Learning how to be honest in close relationships is an art that takes a great deal of focused attention. We’ve often thought how strange it is that so few of us get any training in communication during our school years. Compared to the amount of time we spend learning addition, multiplication, grammar and such, most of us get no training in the crucial aspects of relationship communication. Even though Kathlyn and I have spent thirty years learning and teaching how to speak honestly in close relationships, we still learn something new every week. Here’s a recent learning from Kathlyn:
“My experience in ‘telling the truth’ as a child and young adult was associated with trying to find ‘The Truth,’ or gathering up an event and presenting it as a tidy verbal package. It’s only been in the years of living with a commitment to ‘revealing rather than concealing’ that I’ve come to deeply appreciate the moving dynamic of speaking the truth.
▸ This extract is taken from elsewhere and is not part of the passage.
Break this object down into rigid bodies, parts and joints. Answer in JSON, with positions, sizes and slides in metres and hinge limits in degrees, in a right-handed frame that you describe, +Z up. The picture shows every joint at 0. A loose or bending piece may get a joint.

Here’s what really happens. I don’t know all of what is going on. I only know what I know in the moment, and that’s what I say. In speaking out loud, especially to another interested person, more truth emerges. For example, the other day I was telling Gay about an experience of pressure on my chest I’d been noticing off and on over the last several days. When I began speaking about it, I had not made the connection between the pressure in my chest and my feeling about my father’s declining health. As I spoke the words, my actual experience of the pressure expanded like a balloon, my breath deepened, and I recognized and shared the sadness I was feeling about my father’s recent injury from a fall and several emerging thoughts: ‘I’m wondering if he is going to die soon…’ ‘I wonder if he’ll want to be here now that my mother is gone…’ (my mother had a massive stroke and was bedridden for years before dying). Gay’s deep presence in his listening blended with my curiosity in this swirling dance of energy, as by now I was feeling warmth coursing up my middle and tingling sensations along my arms. I continued to wonder out loud about the message in the pressure, and Gay wondered out loud about what would happen if I put my attention on feeling my own feelings rather than try to carry the feelings of my whole family. That simple, powerful suggestion reverberated in my chest really pleasantly, and the heaviness lifted as I willed my body to let go of trying to control everyone else’s feelings. I let myself feel my own sadness about my father’s decline, and suddenly there was a lightness and open feeling in my chest where the pressure had been only minutes before. All this movement came from stepping into the unknown and simply speaking about what’s so right now.”